In Advertising Age, Simon Dumenco wrote an article titled, “News Flash: Anything this Graphic Should Never Have a Logo,” about the way the TV coverage of the massacre at Virginia Tech used graphics that queasily resembled the branding of an entertainment event:
“During "Anderson Cooper 360" on Tuesday night, for instance, CNN's animated MASSACRE AT VIRGINIA TECH logo throbbed and twirled with all the subtlety of an "American Idol" bumper. MASSACRE was in a stark typewriter font (a transparent attempt, of course, at evoking the gravitas of gritty old-school journalism) in white against a blood-red background, with AT VIRGINIA TECH in black typewriter type just below it. A gaudy, twitchy animation effect caused the MASSACRE type to briefly explode outside of its red box, as did the AT VIRGINA TECH type a moment later. It took me a couple of rewind passes on my DVR to realize that the grainy gray background behind the twitching type showed a gun sight's crosshairs floating in slow motion across the screen.”

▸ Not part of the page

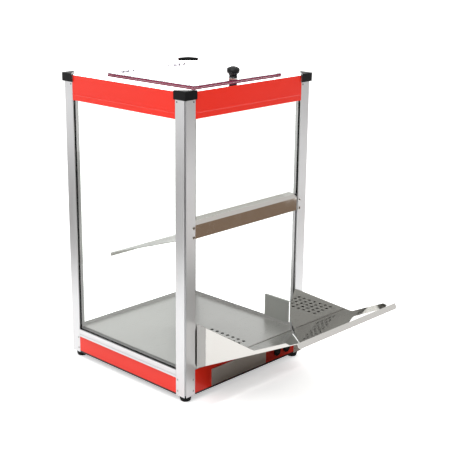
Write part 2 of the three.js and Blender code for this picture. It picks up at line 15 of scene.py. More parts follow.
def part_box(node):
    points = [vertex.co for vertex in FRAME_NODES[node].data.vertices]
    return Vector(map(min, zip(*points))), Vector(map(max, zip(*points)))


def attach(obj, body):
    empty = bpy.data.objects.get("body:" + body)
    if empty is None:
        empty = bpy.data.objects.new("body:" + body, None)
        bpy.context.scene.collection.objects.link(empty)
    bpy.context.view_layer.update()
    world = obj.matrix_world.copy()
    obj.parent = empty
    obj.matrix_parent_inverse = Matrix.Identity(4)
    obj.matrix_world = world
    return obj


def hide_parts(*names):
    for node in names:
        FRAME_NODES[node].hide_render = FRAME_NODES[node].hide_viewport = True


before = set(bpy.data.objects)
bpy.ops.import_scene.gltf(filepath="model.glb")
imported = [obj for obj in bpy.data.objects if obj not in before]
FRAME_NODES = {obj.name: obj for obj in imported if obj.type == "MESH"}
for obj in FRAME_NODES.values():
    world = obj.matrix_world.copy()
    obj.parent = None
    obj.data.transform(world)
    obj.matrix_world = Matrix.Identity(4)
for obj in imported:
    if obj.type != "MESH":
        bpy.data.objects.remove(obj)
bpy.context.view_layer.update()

Another example: “ABC, in a minimalist mood, tagged its on-site reporting for "Good Morning America" with the words BLACKSBURG, VIRGINIA, and, in the lower left-hand corner, appallingly, a stand-alone graphic of a gun sight's crosshairs in white against a blood-red background.”
I’m teaching a branding mini-workshop in a couple of weeks, and I think writers and others need to establish a brand and back it up with relevant symbols, but it’s not hard to go too far—and in this case, as Dumenco points out, TV overstepped the mark.